» What this task involves
Could you print all the entries exactly?

--- START OF Material shown ---

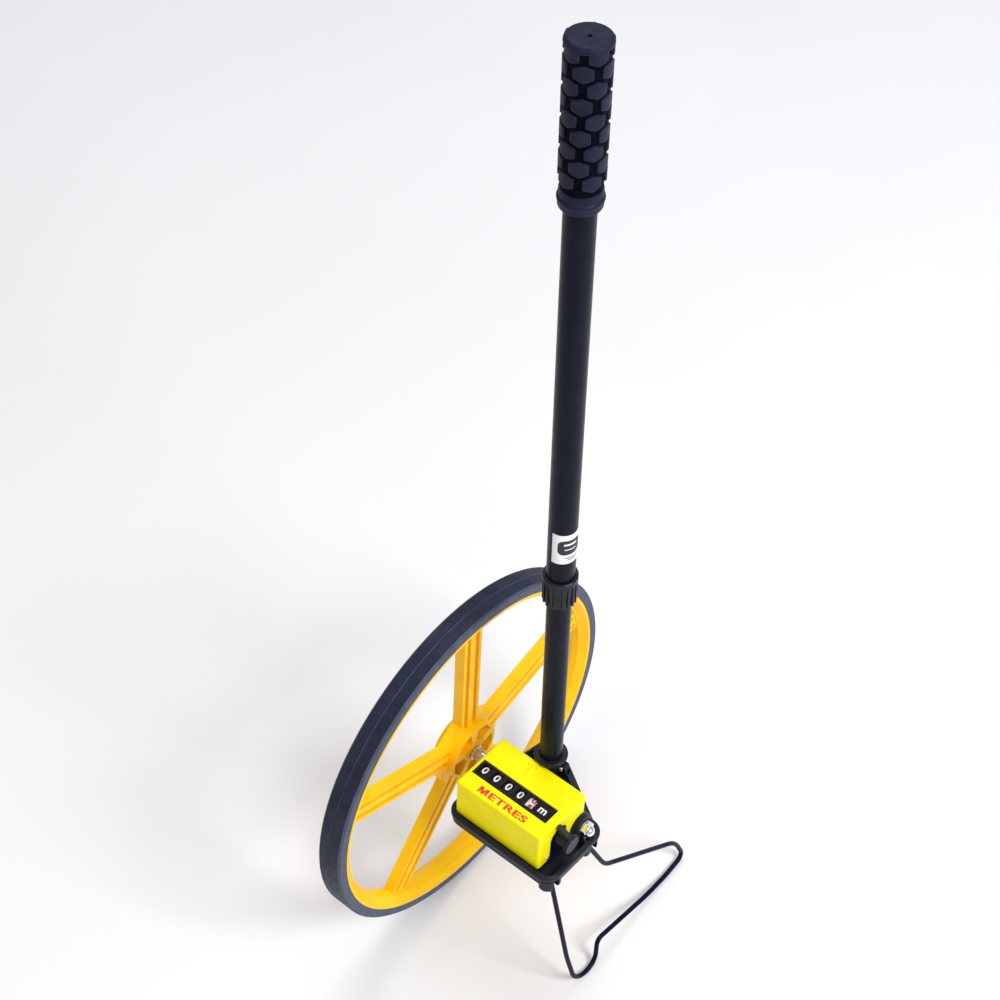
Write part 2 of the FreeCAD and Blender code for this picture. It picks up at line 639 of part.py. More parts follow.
def grip():
    """Rubber grip: a straight body, a short rounded cap with a hole and a flared bottom end."""
    low, high = GRIP_SPAN
    edge = 2.0
    outline = [
        (UPPER_TUBE_R, low), (UPPER_TUBE_R + 1.4, low), (GRIP_CAP_R, low + 5.0), (GRIP_CAP_R, low + 9.0),
        (GRIP_R, low + 10.0), (GRIP_R, high - CAP_BAND - edge - 1), (GRIP_CAP_R, high - CAP_BAND - edge),
        (GRIP_CAP_R, high - edge), (GRIP_CAP_R - 0.6, high - 0.7), (GRIP_CAP_R - edge, high),
        (CAP_HOLE_R, high), (CAP_HOLE_R, high - CAP_SKIN), (UPPER_TUBE_R, high - CAP_SKIN),
    ]
    return on_handle(spun(outline, Z_AXIS))


def handle_plug():
    """Plug in the top end of the upper tube, just under the grip's cap."""
    bore = UPPER_TUBE_R - TUBE_WALL
    top = UPPER_TUBE_SPAN[1]
    stem = z_rod(bore, (top - 12, top))
    flange = z_rod(UPPER_TUBE_R, (top, top + 1.6))
    return on_handle(stem.fuse(flange).cut(z_rod(CAP_HOLE_R, (top - 14, top + 3))))


def label_band():
    """Thin paper label wrapped round the front of the upper tube."""
    ring = z_tube(UPPER_TUBE_R, UPPER_TUBE_R + LABEL_T, LABEL_SPAN)
    keep = block((-30, 30), (-30, 0.7), (LABEL_SPAN[0] - 1, LABEL_SPAN[1] + 1))
    return on_handle(ring.common(keep))


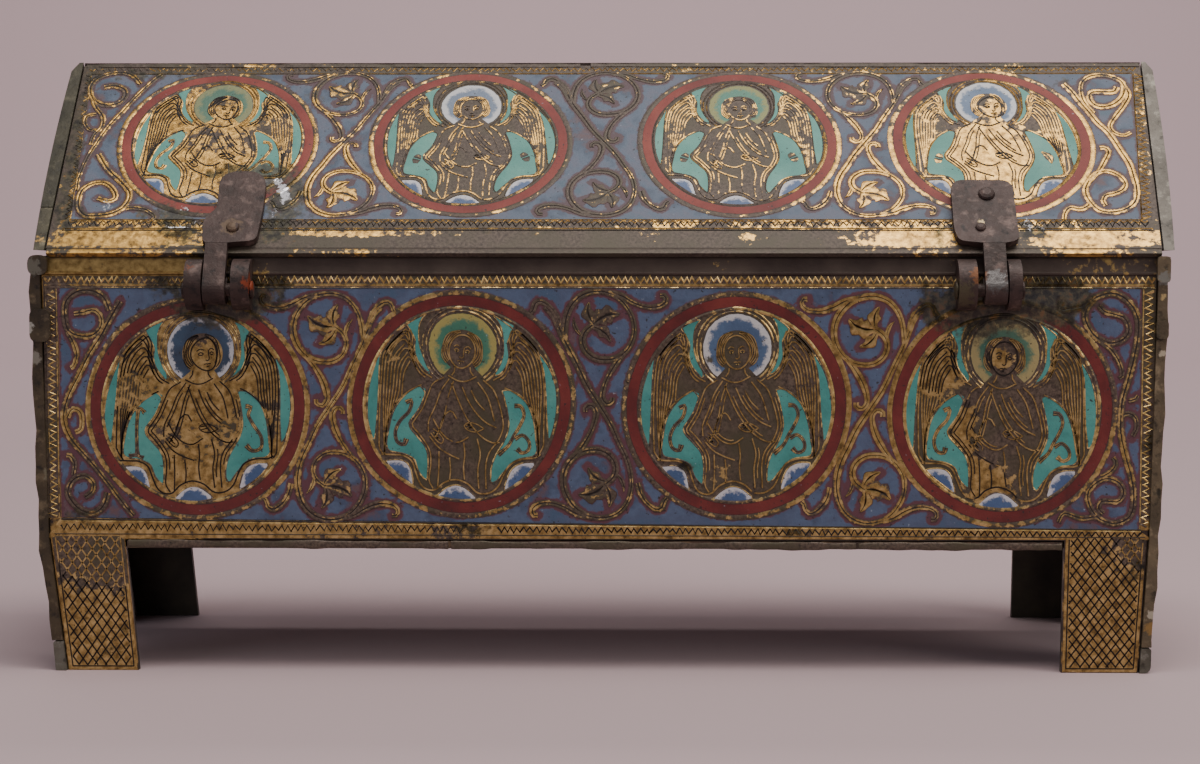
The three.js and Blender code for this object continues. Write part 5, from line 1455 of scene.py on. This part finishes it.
dress("lid_left_gable", makePatina("left_gable_patina", ("#2a271c", "#403c2e", "#524d3d", "#1b1811")))
dress("lid_right_gable", makePatina("right_gable_patina", ("#565048", "#6f6960", "#8b857a", "#353029")))
dress("lid_left_gable_mend", makePatina("gable_mend_patina", ("#3a3529", "#57523f", "#77705a", "#221e16"), spots=[
    {"at": (-113.6, -33.4, 88.0), "reach": 1.6, "color": "#b08a4a", "roughness": 0.4}]))
mendPatina = makePatina("mended_copper_patina", ("#4a463c", "#69655a", "#86837a", "#2e2a22"), metallic=0.5)
for name in ("left_foot_mend", "right_foot_mend"):
    dress(name, mendPatina)
dress("floor_plate", makePatina("floor_plate_patina", ("#33271f", "#4d3b30", "#67543f", "#1d1611")))
ironColors = ("#30231f", "#443430", "#62504a", "#1c1413")
hingeRust = {"left": [{"at": (-70.6, -38.5, 78.5), "reach": 2.0, "color": "#7e3418"},
                      {"at": (-83.0, -37.0, 80.5), "reach": 2.2, "color": "#6b3a22"},
                      {"at": (-75.0, -32.0, 89.5), "reach": 2.4, "color": "#5c4a3a"},
                      {"at": (-77.0, -39.6, 84.0), "reach": 1.5, "color": "#6a3e30"}],
             "right": [{"at": (74.2, -39.0, 80.0), "reach": 2.2, "color": "#6e4426"},
                       {"at": (77.5, -39.9, 79.5), "reach": 2.8, "color": "#54504f", "roughness": 0.35},
                       {"at": (71.0, -38.5, 76.5), "reach": 3.2, "color": "#4a4230"},
                       {"at": (77.4, -31.8, 88.6), "reach": 0.9, "color": "#c6c0bd"},
                       {"at": (78.9, -31.6, 88.8), "reach": 0.8, "color": "#b9b4b2"},
                       {"at": (78.1, -31.9, 88.3), "reach": 0.7, "color": "#7a3a34"},
                       {"at": (75.4, -31.4, 90.6), "reach": 0.8, "color": "#cbb58a"}]}
for sideName, spots in hingeRust.items():
    iron = makePatina(f"{sideName}_forged_iron", ironColors, metallic=0.35, spots=spots)
    for name in nodes:
        if name.startswith(sideName) and ("hinge" in name or "strap" in name):
            dress(name, iron)
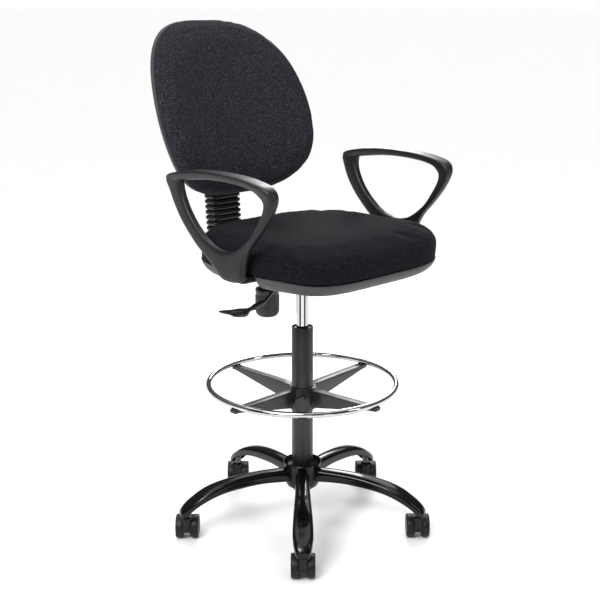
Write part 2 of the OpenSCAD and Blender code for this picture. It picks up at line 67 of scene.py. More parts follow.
def sp(v, e):
    return np.sign(v) * np.abs(v) ** e


def link(name, mesh):
    o = bpy.data.objects.new(name, mesh)
    scene.collection.objects.link(o)
    return o


def from_data(name, verts, faces):
    me = bpy.data.meshes.new(name)
    me.from_pydata([tuple(float(c) for c in v) for v in verts], [], [tuple(int(i) for i in f) for f in faces])
    me.validate()
    me.update()
    return link(name, me)


def orient(o):
    bm = bmesh.new()
    bm.from_mesh(o.data)
    bmesh.ops.remove_doubles(bm, verts=bm.verts, dist=1e-6)
    bmesh.ops.recalc_face_normals(bm, faces=bm.faces)
    bm.to_mesh(o.data)
    bm.free()
    o.data.update()
    return o


def shade(o, angle=35):
    o.data.shade_smooth()
    o.data.set_sharp_from_angle(angle=math.radians(angle))
    return o


def loft(name, rings, cap0=True, cap1=True, loop=False, angle=35):
    """Surface through rings (each n x 3, mm)."""
    r = np.array(rings, float) * MM
    m, n = r.shape[:2]
    verts = list(r.reshape(-1, 3))
    faces = []
    for k in range(m if loop else m - 1):
        k2 = (k + 1) % m
        for i in range(n):
            j = (i + 1) % n
            faces.append((k * n + i, k2 * n + i, k2 * n + j, k * n + j))
    if not loop:
        if cap0:
            verts.append(r[0].mean(0))
            faces += [(len(verts) - 1, i, (i + 1) % n) for i in range(n)]
        if cap1:
            verts.append(r[-1].mean(0))
            faces += [(len(verts) - 1, (m - 1) * n + (i + 1) % n, (m - 1) * n + i) for i in range(n)]
    o = orient(from_data(name, verts, faces))
    return shade(o, angle)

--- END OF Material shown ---

» Result
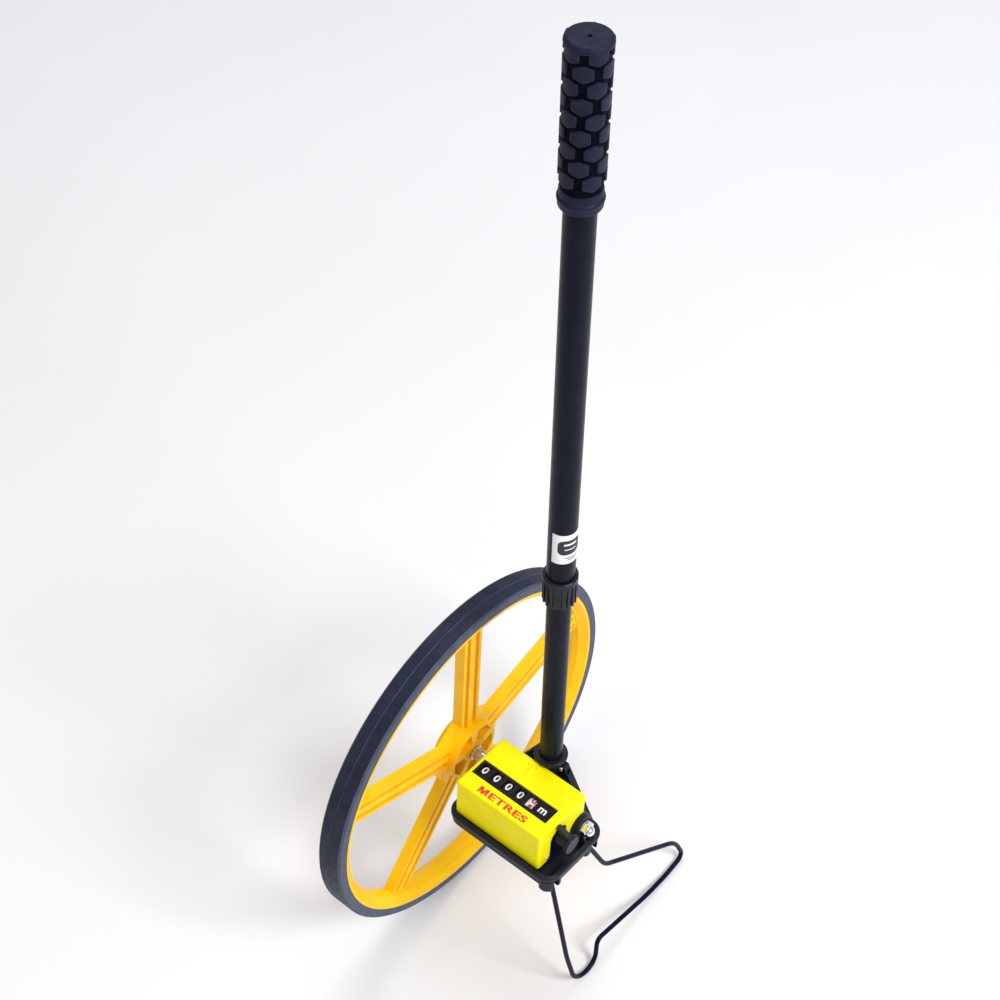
Write part 2 of the FreeCAD and Blender code for this picture. It picks up at line 639 of part.py. More parts follow.
def grip():
    """Rubber grip: a straight body, a short rounded cap with a hole and a flared bottom end."""
    low, high = GRIP_SPAN
    edge = 2.0
    outline = [
        (UPPER_TUBE_R, low), (UPPER_TUBE_R + 1.4, low), (GRIP_CAP_R, low + 5.0), (GRIP_CAP_R, low + 9.0),
        (GRIP_R, low + 10.0), (GRIP_R, high - CAP_BAND - edge - 1), (GRIP_CAP_R, high - CAP_BAND - edge),
        (GRIP_CAP_R, high - edge), (GRIP_CAP_R - 0.6, high - 0.7), (GRIP_CAP_R - edge, high),
        (CAP_HOLE_R, high), (CAP_HOLE_R, high - CAP_SKIN), (UPPER_TUBE_R, high - CAP_SKIN),
    ]
    return on_handle(spun(outline, Z_AXIS))


def handle_plug():
    """Plug in the top end of the upper tube, just under the grip's cap."""
    bore = UPPER_TUBE_R - TUBE_WALL
    top = UPPER_TUBE_SPAN[1]
    stem = z_rod(bore, (top - 12, top))
    flange = z_rod(UPPER_TUBE_R, (top, top + 1.6))
    return on_handle(stem.fuse(flange).cut(z_rod(CAP_HOLE_R, (top - 14, top + 3))))


def label_band():
    """Thin paper label wrapped round the front of the upper tube."""
    ring = z_tube(UPPER_TUBE_R, UPPER_TUBE_R + LABEL_T, LABEL_SPAN)
    keep = block((-30, 30), (-30, 0.7), (LABEL_SPAN[0] - 1, LABEL_SPAN[1] + 1))
    return on_handle(ring.common(keep))


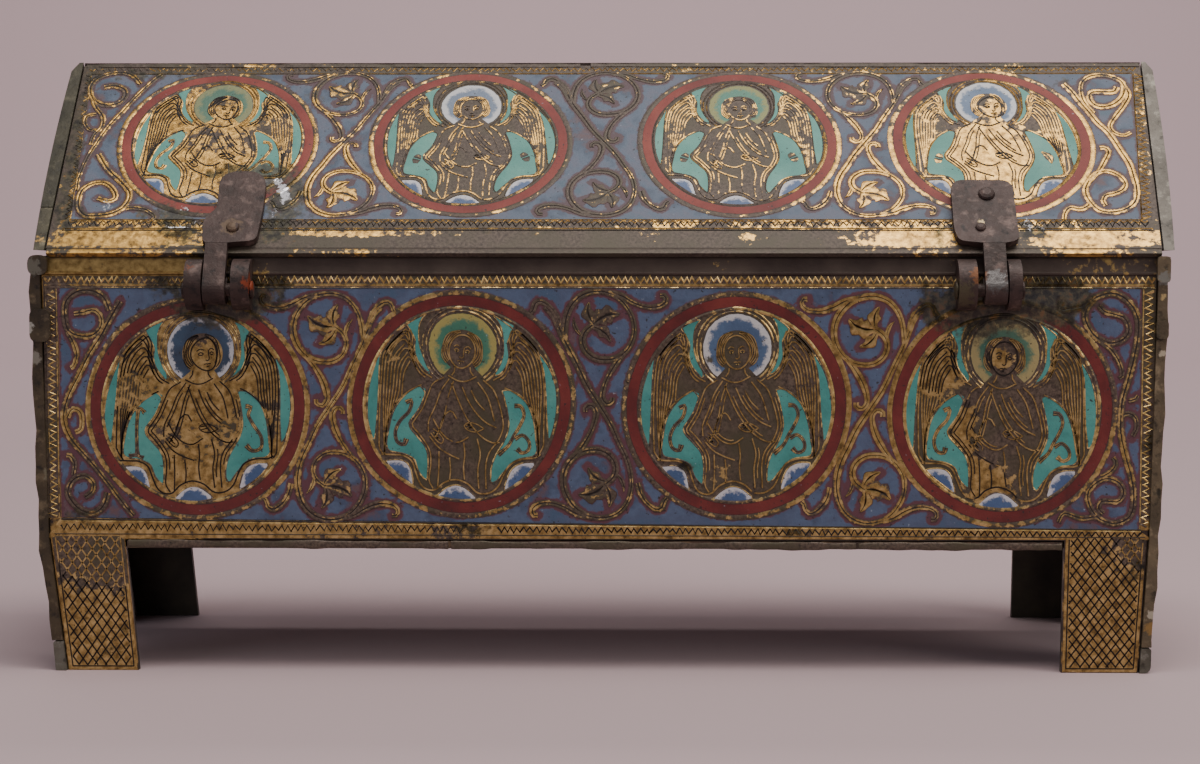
The three.js and Blender code for this object continues. Write part 5, from line 1455 of scene.py on. This part finishes it.
dress("lid_left_gable", makePatina("left_gable_patina", ("#2a271c", "#403c2e", "#524d3d", "#1b1811")))
dress("lid_right_gable", makePatina("right_gable_patina", ("#565048", "#6f6960", "#8b857a", "#353029")))
dress("lid_left_gable_mend", makePatina("gable_mend_patina", ("#3a3529", "#57523f", "#77705a", "#221e16"), spots=[
    {"at": (-113.6, -33.4, 88.0), "reach": 1.6, "color": "#b08a4a", "roughness": 0.4}]))
mendPatina = makePatina("mended_copper_patina", ("#4a463c", "#69655a", "#86837a", "#2e2a22"), metallic=0.5)
for name in ("left_foot_mend", "right_foot_mend"):
    dress(name, mendPatina)
dress("floor_plate", makePatina("floor_plate_patina", ("#33271f", "#4d3b30", "#67543f", "#1d1611")))
ironColors = ("#30231f", "#443430", "#62504a", "#1c1413")
hingeRust = {"left": [{"at": (-70.6, -38.5, 78.5), "reach": 2.0, "color": "#7e3418"},
                      {"at": (-83.0, -37.0, 80.5), "reach": 2.2, "color": "#6b3a22"},
                      {"at": (-75.0, -32.0, 89.5), "reach": 2.4, "color": "#5c4a3a"},
                      {"at": (-77.0, -39.6, 84.0), "reach": 1.5, "color": "#6a3e30"}],
             "right": [{"at": (74.2, -39.0, 80.0), "reach": 2.2, "color": "#6e4426"},
                       {"at": (77.5, -39.9, 79.5), "reach": 2.8, "color": "#54504f", "roughness": 0.35},
                       {"at": (71.0, -38.5, 76.5), "reach": 3.2, "color": "#4a4230"},
                       {"at": (77.4, -31.8, 88.6), "reach": 0.9, "color": "#c6c0bd"},
                       {"at": (78.9, -31.6, 88.8), "reach": 0.8, "color": "#b9b4b2"},
                       {"at": (78.1, -31.9, 88.3), "reach": 0.7, "color": "#7a3a34"},
                       {"at": (75.4, -31.4, 90.6), "reach": 0.8, "color": "#cbb58a"}]}
for sideName, spots in hingeRust.items():
    iron = makePatina(f"{sideName}_forged_iron", ironColors, metallic=0.35, spots=spots)
    for name in nodes:
        if name.startswith(sideName) and ("hinge" in name or "strap" in name):
            dress(name, iron)
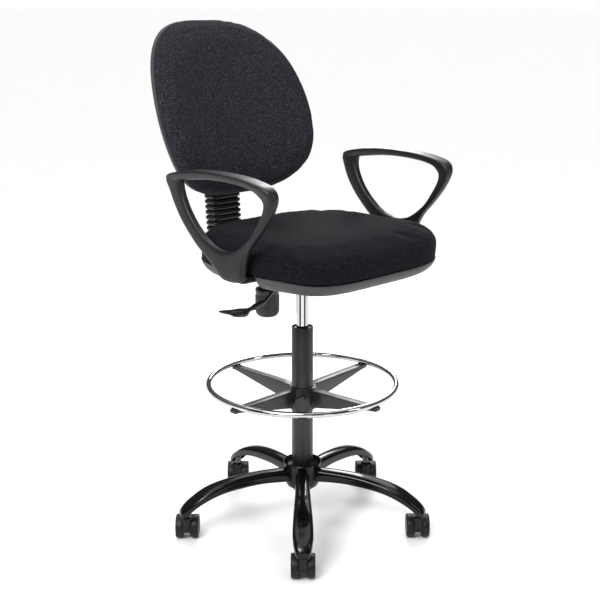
Write part 2 of the OpenSCAD and Blender code for this picture. It picks up at line 67 of scene.py. More parts follow.
def sp(v, e):
    return np.sign(v) * np.abs(v) ** e


def link(name, mesh):
    o = bpy.data.objects.new(name, mesh)
    scene.collection.objects.link(o)
    return o


def from_data(name, verts, faces):
    me = bpy.data.meshes.new(name)
    me.from_pydata([tuple(float(c) for c in v) for v in verts], [], [tuple(int(i) for i in f) for f in faces])
    me.validate()
    me.update()
    return link(name, me)


def orient(o):
    bm = bmesh.new()
    bm.from_mesh(o.data)
    bmesh.ops.remove_doubles(bm, verts=bm.verts, dist=1e-6)
    bmesh.ops.recalc_face_normals(bm, faces=bm.faces)
    bm.to_mesh(o.data)
    bm.free()
    o.data.update()
    return o


def shade(o, angle=35):
    o.data.shade_smooth()
    o.data.set_sharp_from_angle(angle=math.radians(angle))
    return o


def loft(name, rings, cap0=True, cap1=True, loop=False, angle=35):
    """Surface through rings (each n x 3, mm)."""
    r = np.array(rings, float) * MM
    m, n = r.shape[:2]
    verts = list(r.reshape(-1, 3))
    faces = []
    for k in range(m if loop else m - 1):
        k2 = (k + 1) % m
        for i in range(n):
            j = (i + 1) % n
            faces.append((k * n + i, k2 * n + i, k2 * n + j, k * n + j))
    if not loop:
        if cap0:
            verts.append(r[0].mean(0))
            faces += [(len(verts) - 1, i, (i + 1) % n) for i in range(n)]
        if cap1:
            verts.append(r[-1].mean(0))
            faces += [(len(verts) - 1, (m - 1) * n + (i + 1) % n, (m - 1) * n + i) for i in range(n)]
    o = orient(from_data(name, verts, faces))
    return shade(o, angle)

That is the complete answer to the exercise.